Zunino hit .214 his rookie year of 2013 and .199 in 2014. His batting graph is destined to hit .000 in his early 30s.
He was so helpless last year — 132 strikeouts, 21 walks — that the Mariners, after firing GM Jack Zduriencik, sent Zunino in September to AAA Tacoma, where he will remain to start the season. Hired as a patch was free agent Chris Iannetta, 32, who is not exactly Pudge Rodriguez, hitting .188 in 92 games for Dipoto’s Angels last season. But that effort was worth $4.25 million in MLB’s bloated economy.
At the Mariners’ annual spring luncheon in January, Dipoto sounded eager to bring back Zunino from the professionally dead.
“This (year) is going to be about what’s best in the career development of Mike Zunino,” Dipoto said. “And (we) are going to make sure that happens.
“Mike is obviously coming off of a tough year.

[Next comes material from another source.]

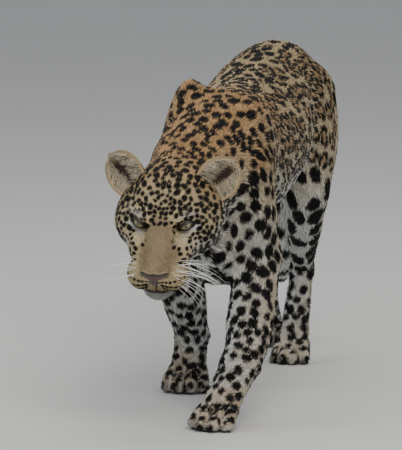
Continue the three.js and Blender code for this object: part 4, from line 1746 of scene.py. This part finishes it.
@dataclass
class Nose:
    """The bare nose: pinkish leather with a black edge and comma-shaped nostrils."""

    head: Head
    placing: Placing
    spacing: float = 0.8
    half_width: float = 25.0
    fall: float = 0.46
    nostril: tuple = (
        (10.0, -43.5, 3.0), (14.0, -43.0, 3.0), (18.0, -40.5, 2.3), (21.5, -37.5, 1.5),
    )

    def build(self) -> bpy.types.Object:
        """Lays a fine sheet on the front of the muzzle and sinks its nostrils.

        Returns:
            The object, in the scene.
        """
        u = np.arange(-self.half_width, self.half_width + 0.1, self.spacing)
        v = np.arange(-24.0, 17.0, self.spacing)
        uu, vv = np.meshgrid(u, v, indexing="ij")
        way = unit(np.array([0.0, 1.0, -self.fall]))
        up = np.array([0.0, -way[2], way[1]])
        start = np.array([0.0, -92.0, -42.0]) - 40.0 * way
        q = start + uu.reshape(-1, 1) * [1.0, 0.0, 0.0] + vv.reshape(-1, 1) * up
        for _ in range(14):
            q = q + 0.85 * self.head.distance(q)[:, None] * way
        x, z = np.abs(q[:, 0]), q[:, 2]
        width = np.interp(z, [-66.0, -60.0, -54.0, -49.0, -45.0, -40.0, -36.0, -32.0, -30.0],
                          [1.2, 2.2, 5.0, 9.5, 16.0, 22.5, 24.5, 18.0, 0.0])
        margin = np.minimum(width - x, (-29.5 - z) * 1.0)
        hollow = np.zeros(len(q))
        for cx, cz, radius in self.nostril:
            gap = np.hypot(x - cx, z - cz) / radius
            hollow = np.maximum(hollow, np.exp(-(gap**4)))
        split = np.exp(-((x / 1.1) ** 2)) * step(-36.0, -46.0, z)
        crown = 0.7 * step(0.0, 4.0, margin)
        sink = -3.2 * step(0.6, -1.2, margin)
        moved = crown + sink - 5.5 * hollow - 1.0 * split
        places = q - way * moved[:, None]
        faces = grid_faces(len(u), len(v), False)
        keep = (margin[faces] > -1.8).all(axis=1)
        used, faces = np.unique(faces[keep], return_inverse=True)
        faces = faces.reshape(-1, 4)[:, ::-1]
        leather, black = np.array((0.056, 0.027, 0.024)), np.array((0.006, 0.005, 0.005))
        # Black along the margin is the leather's own edge; the black in the sunken nostril hollows
        # and the darkened middle groove are painted shade in those recesses.
        dark = np.maximum.reduce([step(5.6, 2.8, margin), step(0.2, 0.5, hollow), 0.7 * split])
        colour = mixed(np.tile(leather, (len(q), 1)), black, dark)
        # Painted highlight: a paler patch on the upper middle of the leather, blended in at 0.3.
        pale = np.array((0.15, 0.08, 0.065))
        colour = mixed(colour, pale, 0.3 * step(4.0, 9.0, margin) * step(-46.0, -40.0, z))
        made = self.placing.metres(self.head.outward(places[used]))
        piece = mesh_piece("nose_leather", made, faces)
        paint(piece, colour[used])
        return piece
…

Chris Iannetta is going to be the catcher if all is right, and he’s healthy. Mike comes in and we’re not holding him back from whatever he’s going to accomplish.”
The same day, assistant general manager Jeff Kingston, one of the few holdovers from the Z era, said the club “failed as an organization” to provide consistent communication to players about hitting.
That’s is why Zunino’s season is so intriguing. If Dipoto and McKay can finally get all the voices in the kid’s head to stop whispering, yelling and growling, salvaging him from the Ackley/Mendoza Pit of Mariners Despair, then prepare to dust off your best hosanna, for joy and triumph shall be about in the land.